20. The potassium-oxygen battery of claim 16, wherein the potassium-oxygen battery further comprises a separator.

21. The potassium-oxygen battery of claim 20, wherein the separator comprises a glassy fiber separator.

22. The potassium-oxygen battery of claim 16, wherein the potassium-oxygen battery exhibits a discharge/charge potential gap of less than 50 mV at a current density of 0.16 mA/cm2.

23-32. (canceled)

33. A potassium-oxygen battery comprising

a first electrode comprising potassium;

a second electrode; and

an electrolyte;

wherein during discharge of the potassium-oxygen battery, a discharge product is formed that is thermodynamically stable and kinetically stable.

34. The potassium-oxygen battery of claim 33, wherein the first electrode comprises potassium metal.

35. The potassium-oxygen battery of claim 33, wherein the second electrode comprises a porous carbon electrode.

36. The potassium-oxygen battery of claim 33, wherein the discharge product comprises potassium superoxide (KO2), and after discharging the battery, the second electrode comprises potassium superoxide (KO2).

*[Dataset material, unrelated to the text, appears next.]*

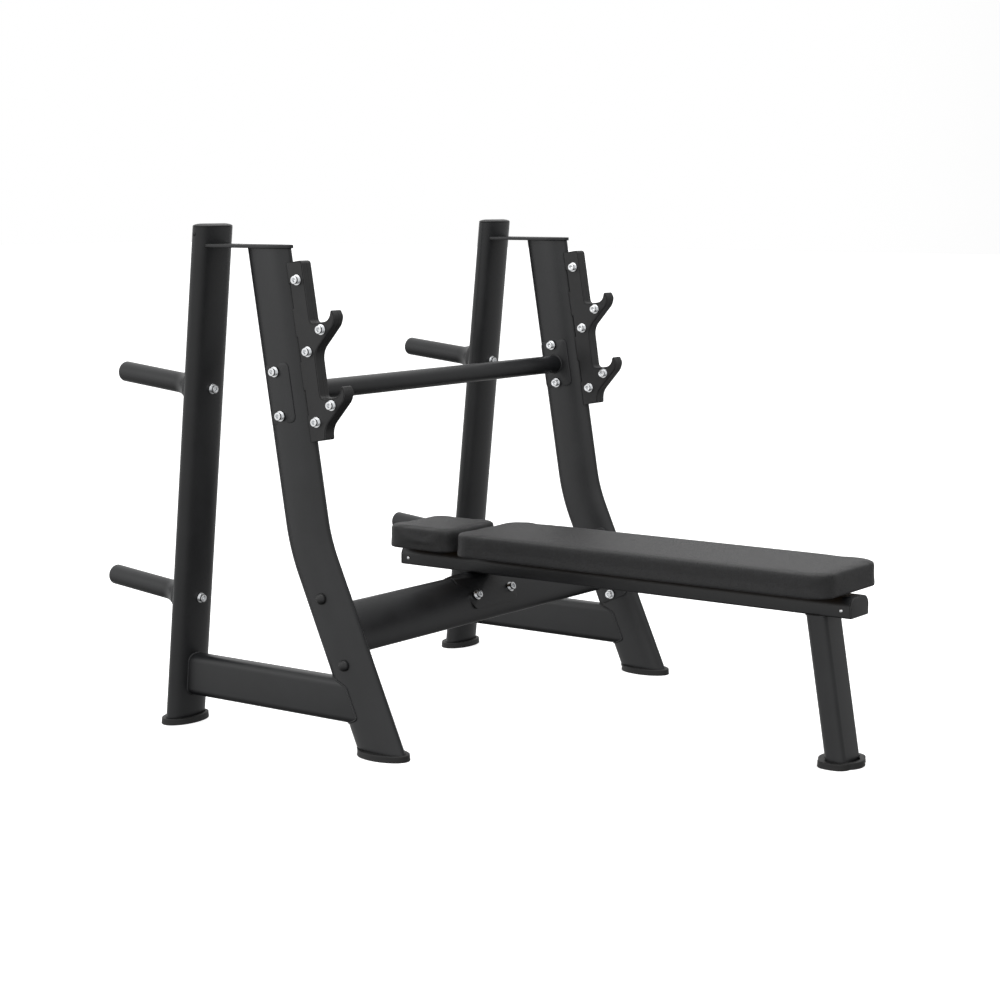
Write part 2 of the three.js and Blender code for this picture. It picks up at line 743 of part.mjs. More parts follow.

37. The potassium-oxygen battery of claim 33, wherein the electrolyte comprises a K+ electrolyte solution comprising an ether solvent.

38. The potassium-oxygen battery of claim 37, wherein the ether solvent comprises a solvent selected from the group consisting of dimethoxyethane, diglyme, tetraglyme, and butyl diglyme.

39. The potassium-oxygen battery of claim 37 or 38 claim 37, wherein the ether solvent comprises a mixture of diglyme and butyl diglyme.

40. The potassium-oxygen battery of claim 37, wherein the K+ electrolyte solution comprises KPF6.

41. The potassium-oxygen battery of claim 33, wherein the potassium-oxygen battery further comprises a separator.

42. The potassium-oxygen battery of claim 41, wherein the separator comprises a glassy fiber separator.

43. The potassium-oxygen battery of claim 33, wherein the potassium-oxygen battery exhibits a discharge/charge potential gap of less than 50 mV at a current density of 0.16 mA/cm2.